As the new Iridium became unburdened from the debt of the old one and technology improved, the lower fixed and variable costs have contributed to Iridium’s revival, but clearly a critical element in the turnaround has been increased demand. The launching of an additional seven spare satellites and other tinkering have extended the life of the system to at least 2014. The firm was temporarily shut down but, with its new owners and new demand for its services, has come roaring back.

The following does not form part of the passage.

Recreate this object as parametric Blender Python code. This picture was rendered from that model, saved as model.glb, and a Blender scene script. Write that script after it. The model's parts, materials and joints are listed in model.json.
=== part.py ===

Why did Colussy buy Iridium? A top executive in the new firm said that Colussy just found the elimination of the satellites a terrible waste. Perhaps he had some niche uses in mind, as even before September 11, 2001, he had begun to enroll some new customers, such as the Colombian national police, who no doubt found the system useful in the fighting drug lords. But it was in the aftermath of 9/11 that its subscriber list really began to grow and its re-opening was deemed a stroke of genius. Today Iridium’s customers include ships at sea (which account for about half of its business), airlines, military uses, and a variety of commercial and humanitarian applications.
Sources: Kevin Maney, “Remember Those ‘Iridium’s Going to Fail’ Jokes? Prepare to Eat Your Hat,” USA Today, April 9, 2003: p. 3B. Michael Mecham, “Handheld Comeback: A Resurrected Iridium Counts Aviation, Antiterrorism Among Its Growth Fields,” Aviation Week and Space Technology, 161: 9 (September 6, 2004): p. 58. Iridium’s webpage can be found at Iridium.com.
At a price of $81, Acme’s marginal revenue curve is a horizontal line at $81. The firm produces the output at which marginal cost equals marginal revenue; the curves intersect at a quantity of 9 jackets per day. Acme’s average total cost at this level of output equals $67, for an economic profit per jacket of $14. Acme’s economic profit per day equals about $126.